3/4 of the reason they're touch is being 'cool' and none of the designers ever cooking a meal in their life.
Messes go further than just the heating element. Things splatter, run over. Even with controls on the face of the range (not always practical) you may need to clean them from messes.
Its definitely easy to clean my entire range being a flat piece of glass, and personally I've never had any problems with sensitivity on the buttons. Plus, that whole cook top is then still useful as a counter top as even the glass is only slightly raised over the rest of the counter surface. In my experience the glass top range I have has been wonderful, and I was originally planning on tearing it out and putting in a gas unit. I've since second guessed those plans and will probably keep the range for a while longer, no knobs has actually been pretty nice.

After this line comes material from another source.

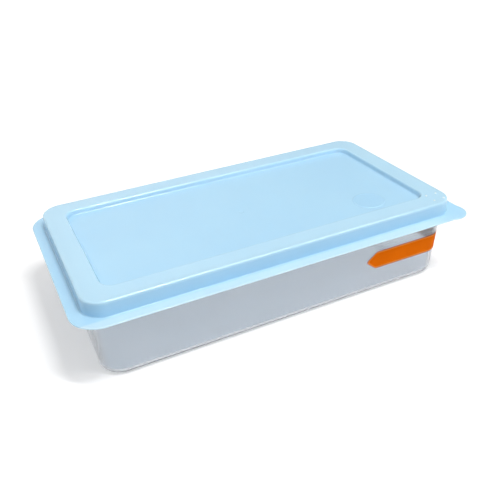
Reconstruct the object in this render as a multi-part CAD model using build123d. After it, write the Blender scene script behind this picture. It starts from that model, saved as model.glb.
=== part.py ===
from build123d import *
import math
import os

# Snap lid food container: a clear tub, a pale blue lid that snaps over its rim, and a wrap label.
# Millimetres. The origin is at the middle of the tub's foot, +X along the length, -Y is the front
# with the label and +Z is up. The foot rests on Z = 0.

# --- Tub: walls -------------------------------------------------------------------------------
BASE_LENGTH = 230.6       # outside of the walls, carried down to Z = 0
BASE_WIDTH = 113.8
BASE_CORNER = 12.8        # radius of the upright corners at the base
MOUTH_LENGTH = 235.0      # outside of the walls at the rim
MOUTH_WIDTH = 118.0
MOUTH_CORNER = 10.0
TUB_HEIGHT = 52.85
TUB_WALL = 1.6
TUB_FLOOR = 1.8
BASE_EDGE = 4.6           # outside rounding between wall and floor
FOOT_BAND = 9.0           # width of the foot rim that touches the table
FOOT_CORNER = 6.0         # corner radius of the raised floor inside the foot rim
FOOT_RISE = 0.7           # that floor stands this much off the table

# --- Tub: the bead round the mouth that the lid snaps over ------------------------------------
BEAD_OUT = 0.9            # how far it stands out from the wall
BEAD_HEIGHT = 3.6
BEAD_EDGE = 0.6           # rounding of its two outer edges

# --- Lid: rim ---------------------------------------------------------------------------------
LID_WALL = 1.15           # thickness of the rim's skin and of the panel
BEAD_PLAY = 0.45          # sideways gap between the bead and the rim's inner face
RIM_HEIGHT = 9.4          # from the flange's top face to the rim's top face
RIM_DRAFT = 0.5           # the rim's outer face leans in by this much over its height
RIM_EDGE = 1.1            # rounding along the rim's top outer edge
RIM_FOOT = 0.7            # rounding in the corner between rim and flange

# --- Lid: flange and pull tab -----------------------------------------------------------------
FLANGE_OUT = 7.2          # how far the flange stands out from the rim's foot
FLANGE_THICK = 1.0
FLANGE_CORNER = 16.6
FLANGE_EDGE = 0.4         # rounding of its thin outer edge
TAB_RADIUS = 10.2
TAB_INSET = 9.4           # from the flange's two edges to the middle of the tab's round end
TAB_BLEND = 7.0           # radius where the tab's outline runs into the flange's

# --- Lid: sunk panel --------------------------------------------------------------------------
BAR_WIDTH = 13.0          # width of the flat bar round the panel
SINK_DEPTH = 3.4
SINK_LEAN = 1.0           # how far the sunk wall leans in over its depth
SINK_CORNER = 8.0
SINK_TOP_EDGE = 1.2       # rounding where the bar meets the sunk wall
SINK_BOTTOM_EDGE = 0.9    # rounding where the sunk wall meets the panel

# --- Lid: inside ------------------------------------------------------------------------------
SEAL_PLAY = 0.3           # gap between the seal rib and the tub's inner wall
SEAL_THICK = 1.1
SEAL_DROP = 4.0           # how far the rib hangs below the rim's underside
SNAP_OUT = 0.75           # the snap ridge on the rim's inner face, below the bead
SNAP_GAP = 0.5            # from the bead's underside down to the ridge
SNAP_HEIGHT = 1.4

# --- Lid: small marks -------------------------------------------------------------------------
MEDAL_FROM_END = 30.5     # plain round medallion on the panel, from the panel's right end
MEDAL_FROM_FRONT = 17.2   # and from its front edge, to the middle
MEDAL_RADIUS = 10.4
MEDAL_RISE = 0.25
MEDAL_BORDER = 1.0
PIP_FROM_END = 9.6        # four pips on the rim bar's corner by the tab, from the rim's edges
PIP_FROM_FRONT = 8.7      # to the middle of their square
PIP_PITCH = 7.6
PIP_RADIUS = 0.7
PIP_RISE = 0.35
GATE_X = -4.0             # shallow dimple where the moulding was filled
GATE_Y = -2.5
GATE_RADIUS = 1.6
GATE_DEPTH = 0.2

# --- Label ------------------------------------------------------------------------------------
LABEL_THICK = 0.12
LABEL_HEIGHT = 12.2
LABEL_BOTTOM = 17.7       # height of its lower edge above the table
LABEL_FRONT = 62.2        # length on the front wall, from the tip to the tub's end
LABEL_SIDE = 40.0         # length on the end wall, from the tub's front to the tip
LABEL_POINT = 7.8         # length of each arrow end
LABEL_CORNER = 1.6        # rounding of the arrow ends' corners

NEAR = 0.01               # edges this close to a height or an outline count as on it


def outline(length, width, corner, z):
    """A face with rounded corners, centred on the Z axis at height z."""
    return Plane.XY.offset(z) * RectangleRounded(length, width, corner)


def drafted(size, z, height, lean):
    """Block that starts as the outline at height z and leans in by the same amount all round."""
    return extrude(outline(*size, z), height, taper=math.degrees(math.atan2(lean, abs(height))))


def grown(size, by):
    """The (length, width, corner) outline moved outward by the same distance all round."""
    length, width, corner = size
    return (length + 2 * by, width + 2 * by, corner + by)


def wall_size(z, inset=0.0):
    """Outline of the tub's wall at height z, moved inward by inset."""
    base = (BASE_LENGTH, BASE_WIDTH, BASE_CORNER)
    mouth = (MOUTH_LENGTH, MOUTH_WIDTH, MOUTH_CORNER)
    share = z / TUB_HEIGHT
    return grown([low + (high - low) * share for low, high in zip(base, mouth)], -inset)


def wall_block(z_bottom, z_top, inset=0.0):
    """Block that follows the slope of the tub's wall between two heights."""
    sections = [outline(*wall_size(z, inset), z) for z in (z_bottom, z_top)]
    return loft(sections, ruled=True)


def edges_at(solid, z):
    """All edges of the solid that lie flat at height z."""
    return solid.edges().filter_by_position(Axis.Z, z - NEAR, z + NEAR)


def edges_inside(solid, z, size):
    """Edges at height z that lie on or within an outline, not outside it."""
    reach_x, reach_y = size[0] / 2 + NEAR, size[1] / 2 + NEAR
    return [
        edge for edge in edges_at(solid, z)
        if abs(edge.center().X) < reach_x and abs(edge.center().Y) < reach_y
    ]


def ring(outer, inner, z_bottom, z_top):
    """Upright ring between two outlines."""
    height = z_top - z_bottom
    return extrude(outline(*outer, z_bottom), height) - extrude(outline(*inner, z_bottom), height)


# Heights and outlines that the lid takes from the tub
rim_under = TUB_HEIGHT                       # the lid's rim rests on the tub's top edge
rim_top = rim_under + LID_WALL
flange_top = rim_top - RIM_HEIGHT
flange_bottom = flange_top - FLANGE_THICK
bead_size = grown(wall_size(TUB_HEIGHT), BEAD_OUT)
rim_in_top = grown(bead_size, BEAD_PLAY)
rim_out_top = grown(rim_in_top, LID_WALL)
rim_out_foot = grown(rim_out_top, RIM_DRAFT)
flange_size = (
    rim_out_foot[0] + 2 * FLANGE_OUT,
    rim_out_foot[1] + 2 * FLANGE_OUT,
    FLANGE_CORNER,
)
sink_top = (
    rim_out_top[0] - 2 * BAR_WIDTH,
    rim_out_top[1] - 2 * BAR_WIDTH,
    SINK_CORNER,
)
sink_bottom = grown(sink_top, -SINK_LEAN)
panel_top = rim_top - SINK_DEPTH


def make_tub():
    wall = fillet(edges_at(wall_block(0, TUB_HEIGHT), 0), BASE_EDGE)
    bead = extrude(outline(*bead_size, TUB_HEIGHT - BEAD_HEIGHT), BEAD_HEIGHT)
    bead = fillet(edges_at(bead, TUB_HEIGHT) + edges_at(bead, TUB_HEIGHT - BEAD_HEIGHT), BEAD_EDGE)
    inside = wall_block(TUB_FLOOR, TUB_HEIGHT, TUB_WALL)
    inside = fillet(edges_at(inside, TUB_FLOOR), BASE_EDGE - TUB_WALL)
    foot_inset = BASE_EDGE + FOOT_BAND
    raised = outline(BASE_LENGTH - 2 * foot_inset, BASE_WIDTH - 2 * foot_inset, FOOT_CORNER, 0)
    hollow_foot = extrude(raised, FOOT_RISE)
    return wall + bead - inside - hollow_foot


def make_flange():
    """Flat flange with the pull tab at its front right corner."""
    sheet = outline(*flange_size, 0)
    tab_x = flange_size[0] / 2 - TAB_INSET
    tab_y = -flange_size[1] / 2 + TAB_INSET
    sheet += Pos(tab_x, tab_y) * Circle(TAB_RADIUS)
    # The two hollow corners where the tab's arc crosses the flange's corner arc
    near = sheet.vertices().sort_by_distance((tab_x, tab_y, 0))[:2]
    sheet = fillet(near, TAB_BLEND)
    plate = extrude(Plane.XY.offset(flange_bottom) * sheet, FLANGE_THICK)
    return fillet(edges_at(plate, flange_bottom) + edges_at(plate, flange_top), FLANGE_EDGE)


def make_seal_rib():
    """Rib that hangs just inside the tub's mouth and follows its taper."""
    inset = TUB_WALL + SEAL_PLAY
    low = rim_under - SEAL_DROP
    return wall_block(low, rim_under, inset) - wall_block(low, rim_under, inset + SEAL_THICK)


def make_snap_ridge():
    """Ridge inside the rim's wall, just below the tub's bead."""
    top = TUB_HEIGHT - BEAD_HEIGHT - SNAP_GAP
    face = grown(rim_in_top, RIM_DRAFT)
    return ring(grown(face, LID_WALL / 2), grown(face, -SNAP_OUT), top - SNAP_HEIGHT, top)


def make_lid():
    rim = drafted(rim_out_foot, flange_bottom, rim_top - flange_bottom, RIM_DRAFT)
    rim = fillet(edges_at(rim, rim_top), RIM_EDGE)
    lid = rim + make_flange()
    lid = fillet(edges_inside(lid, flange_top, rim_out_foot), RIM_FOOT)
    channel = drafted(
        grown(rim_in_top, RIM_DRAFT), flange_bottom, rim_under - flange_bottom, RIM_DRAFT
    )
    lid -= channel
    lid += make_snap_ridge() + make_seal_rib()
    lid += drafted(grown(sink_top, LID_WALL), rim_top, -SINK_DEPTH - LID_WALL, SINK_LEAN)
    sink = drafted(sink_top, rim_top, -SINK_DEPTH, SINK_LEAN)
    sink = fillet(edges_at(sink, panel_top), SINK_BOTTOM_EDGE)
    lid -= sink
    return fillet(edges_inside(lid, rim_top, sink_top), SINK_TOP_EDGE)


def stud(x, y, z, radius, height):
    """Upright disc that stands on height z."""
    return Pos(x, y, z) * Cylinder(radius, height, align=(Align.CENTER, Align.CENTER, Align.MIN))


def make_marks(lid):
    """Medallion, pips and filling dimple."""
    medal_x = sink_bottom[0] / 2 - MEDAL_FROM_END
    medal_y = -sink_bottom[1] / 2 + MEDAL_FROM_FRONT
    lid += stud(medal_x, medal_y, panel_top, MEDAL_RADIUS, MEDAL_RISE)
    lid -= stud(medal_x, medal_y, panel_top + MEDAL_RISE / 2, MEDAL_RADIUS - MEDAL_BORDER, MEDAL_RISE)
    pip_x = rim_out_top[0] / 2 - PIP_FROM_END
    pip_y = -rim_out_top[1] / 2 + PIP_FROM_FRONT
    for place in GridLocations(PIP_PITCH, PIP_PITCH, 2, 2):
        lid += stud(pip_x + place.position.X, pip_y + place.position.Y, rim_top, PIP_RADIUS, PIP_RISE)
    lid -= stud(GATE_X, GATE_Y, panel_top - GATE_DEPTH, GATE_RADIUS, GATE_DEPTH)
    return lid


def arrow_strip(length):
    """Strip from the tub's corner out to a pointed end, as a sketch of (distance, height)."""
    low, high = LABEL_BOTTOM, LABEL_BOTTOM + LABEL_HEIGHT
    shoulder = length - LABEL_POINT
    strip = make_face(
        Polyline(
            (-LABEL_FRONT, low), (shoulder, low), (length, (low + high) / 2),
            (shoulder, high), (-LABEL_FRONT, high), close=True,
        )
    )
    pointed = strip.vertices().filter_by_position(Axis.X, 0, length)
    return fillet(pointed, LABEL_CORNER)


def make_label():
    """Thin film on the front wall and the end wall, carried round the corner between them."""
    length, width, corner = wall_size(LABEL_BOTTOM)
    end_x, front_y = length / 2, -width / 2
    film = wall_block(0, TUB_HEIGHT, -LABEL_THICK) - wall_block(0, TUB_HEIGHT)
    # Each strip is drawn from the tub's corner and cuts the film on its own side of the arc
    front_plane = Plane((end_x, front_y + corner, 0), x_dir=(-1, 0, 0), z_dir=(0, 1, 0))
    side_plane = Plane((end_x - corner, front_y, 0), x_dir=(0, 1, 0), z_dir=(1, 0, 0))
    front = extrude(front_plane * arrow_strip(LABEL_FRONT), -2 * corner)
    side = extrude(side_plane * arrow_strip(LABEL_SIDE), 2 * corner)
    return film & (front + side)


if __name__ == "__main__":
    os.makedirs("parts", exist_ok=True)
    export_step(make_tub(), "parts/tub.step")
    export_step(make_marks(make_lid()), "parts/lid.step")
    export_step(make_label(), "parts/label.step")
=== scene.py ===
"""Snap lid food container: its looks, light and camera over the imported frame.

Lengths in the part's own figures are millimetres, as in the CAD, and become metres where the
meshes are made. -Y is the front, +X the end with the pull tab.
"""
import math

import bpy
from mathutils import Matrix, Vector, noise
from mathutils.geometry import delaunay_2d_cdt


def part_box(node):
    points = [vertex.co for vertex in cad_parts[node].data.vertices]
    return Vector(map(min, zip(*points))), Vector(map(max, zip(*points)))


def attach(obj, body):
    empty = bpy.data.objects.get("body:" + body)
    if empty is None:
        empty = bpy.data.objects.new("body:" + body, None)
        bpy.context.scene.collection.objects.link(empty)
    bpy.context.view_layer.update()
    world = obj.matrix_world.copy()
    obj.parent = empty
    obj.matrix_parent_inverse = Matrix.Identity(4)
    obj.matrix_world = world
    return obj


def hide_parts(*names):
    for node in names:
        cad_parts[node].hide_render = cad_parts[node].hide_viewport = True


MM = 0.001

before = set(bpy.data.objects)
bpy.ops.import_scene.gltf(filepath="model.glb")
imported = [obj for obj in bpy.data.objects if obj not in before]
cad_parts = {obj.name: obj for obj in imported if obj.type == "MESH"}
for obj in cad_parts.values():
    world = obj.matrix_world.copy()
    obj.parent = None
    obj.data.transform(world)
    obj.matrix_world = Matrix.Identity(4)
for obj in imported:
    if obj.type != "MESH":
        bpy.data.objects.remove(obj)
scene = bpy.context.scene
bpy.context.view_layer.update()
_, tub_high = (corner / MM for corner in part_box("tub"))
lid_low, lid_high = (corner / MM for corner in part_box("lid"))
label_low, label_high = (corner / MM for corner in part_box("label"))

# --- Sizes that the boxes don't give ------------------------------------------------------------
# Tub
BEAD_OUT = 0.9            # the bead round the mouth, out from the wall
BEAD_HEIGHT = 3.6
BASE_HALF_X = 115.3       # the walls' outer outline, carried down to the table
BASE_HALF_Y = 58.6
BASE_CORNER = 13.6
MOUTH_CORNER = 10.0
TUB_WALL = 1.6
TUB_FLOOR = 1.8
BASE_EDGE = 4.6           # outer rounding between wall and floor
FOOT_BAND = 9.0           # width of the foot rim that touches the table
FOOT_CORNER = 9.0
FOOT_RISE = 0.7           # the floor inside the foot rim stands this much off the table
FOOT_SLOPE = 5.0          # width of the slope up to it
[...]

I'd rather have an actual button. The haptic touch doesn't always trigger e.g. if your finger is sweaty or wet. The button on the other hand always works. I've broken just about everything on old iphones but never that home button. When it comes to driving a car the buttons should always work, not just under ideal situations.
I am stunned. I am never buying a car that decides for me if I should be going forwards or in reverse. How did this anti-feature go through so many supposedly smart people? Does PHB work there also?
That second video is horrifying. Horn and signal inputs as touch buttons on a steering wheel and no clear gear selection? What absolute madness by Tesla.